-- Start DATA SHOWN --
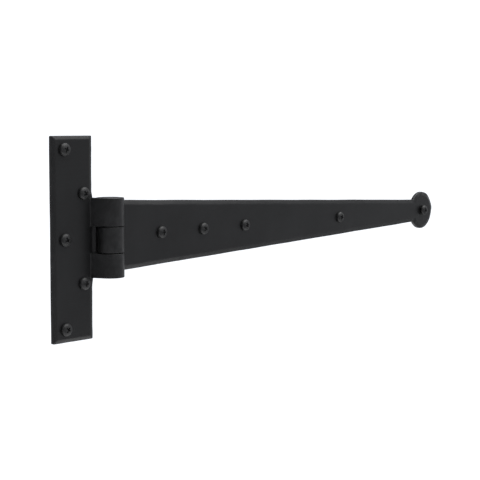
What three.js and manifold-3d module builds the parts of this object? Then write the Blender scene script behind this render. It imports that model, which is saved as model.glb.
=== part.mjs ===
// Penny-end tee hinge in black coated steel: a fixing plate with two rolled knuckles, a tapered strap
// with one rolled knuckle and a round end, the pin that joins them, and ten round-head screws.
// Millimetres. +X runs along the strap, +Y into the door, +Z up.
// The origin is the centre of the fixing plate's back face, and both leaves lie flat on the plane Y = 0.

import * as THREE from 'three';
import { mergeVertices } from 'three/addons/utils/BufferGeometryUtils.js';
import Module from 'manifold-3d';

const wasm = await Module();
wasm.setup();

// Sheet that both leaves are made from
const SHEET = 4;

// Fixing plate
const PLATE_WIDTH = 38;
const PLATE_HEIGHT = 152;
const PLATE_BEVEL_WIDTH = 2.8;
const PLATE_BEVEL_DEPTH = 1;

// Strap, from its root beside the barrel to the round end
const HINGE_REACH = 457; // from the far side of the barrel to the tip of the round end
const STRAP_ROOT_WIDTH = 54.6;
const STRAP_NECK_WIDTH = 22;
const PENNY_DIAMETER = 36.5;
const STRAP_BEVEL_WIDTH = 3.2;
const STRAP_BEVEL_DEPTH = 1.1;

// Barrel
const PIN_DIAMETER = 12.7;
const PIN_CLEARANCE = 0.15; // radial
const PIN_CHAMFER = 0.5;
const UPPER_KNUCKLE = 21.1;
const MIDDLE_KNUCKLE = 19.1;
const LOWER_KNUCKLE = 18.2;
const KNUCKLE_GAP = 0.8;
const LEAF_GAP = 1; // between the barrel and the edge of either leaf
const BEND_RADIUS = 1; // inside radius of the bend where a leaf turns up into its knuckle
const RISE = THREE.MathUtils.degToRad(68); // how steeply the sheet rises from a leaf to its knuckle
const CURL_PAST_BACK = THREE.MathUtils.degToRad(52); // how far a curl goes on after it touches the door plane
const NOTCH_CLEARANCE = 1; // between the middle knuckle and the plate's notch
const TONGUE_LAP = 6; // flat stretch of each knuckle that lies within its leaf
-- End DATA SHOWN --
◆ EXERCISE AIM:
Can you reproduce all the material exactly?

◆ THE ANSWER:
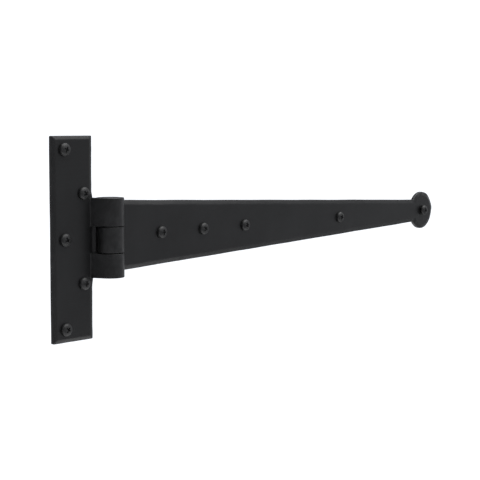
What three.js and manifold-3d module builds the parts of this object? Then write the Blender scene script behind this render. It imports that model, which is saved as model.glb.
=== part.mjs ===
// Penny-end tee hinge in black coated steel: a fixing plate with two rolled knuckles, a tapered strap
// with one rolled knuckle and a round end, the pin that joins them, and ten round-head screws.
// Millimetres. +X runs along the strap, +Y into the door, +Z up.
// The origin is the centre of the fixing plate's back face, and both leaves lie flat on the plane Y = 0.

import * as THREE from 'three';
import { mergeVertices } from 'three/addons/utils/BufferGeometryUtils.js';
import Module from 'manifold-3d';

const wasm = await Module();
wasm.setup();

// Sheet that both leaves are made from
const SHEET = 4;

// Fixing plate
const PLATE_WIDTH = 38;
const PLATE_HEIGHT = 152;
const PLATE_BEVEL_WIDTH = 2.8;
const PLATE_BEVEL_DEPTH = 1;

// Strap, from its root beside the barrel to the round end
const HINGE_REACH = 457; // from the far side of the barrel to the tip of the round end
const STRAP_ROOT_WIDTH = 54.6;
const STRAP_NECK_WIDTH = 22;
const PENNY_DIAMETER = 36.5;
const STRAP_BEVEL_WIDTH = 3.2;
const STRAP_BEVEL_DEPTH = 1.1;

// Barrel
const PIN_DIAMETER = 12.7;
const PIN_CLEARANCE = 0.15; // radial
const PIN_CHAMFER = 0.5;
const UPPER_KNUCKLE = 21.1;
const MIDDLE_KNUCKLE = 19.1;
const LOWER_KNUCKLE = 18.2;
const KNUCKLE_GAP = 0.8;
const LEAF_GAP = 1; // between the barrel and the edge of either leaf
const BEND_RADIUS = 1; // inside radius of the bend where a leaf turns up into its knuckle
const RISE = THREE.MathUtils.degToRad(68); // how steeply the sheet rises from a leaf to its knuckle
const CURL_PAST_BACK = THREE.MathUtils.degToRad(52); // how far a curl goes on after it touches the door plane
const NOTCH_CLEARANCE = 1; // between the middle knuckle and the plate's notch
const TONGUE_LAP = 6; // flat stretch of each knuckle that lies within its leaf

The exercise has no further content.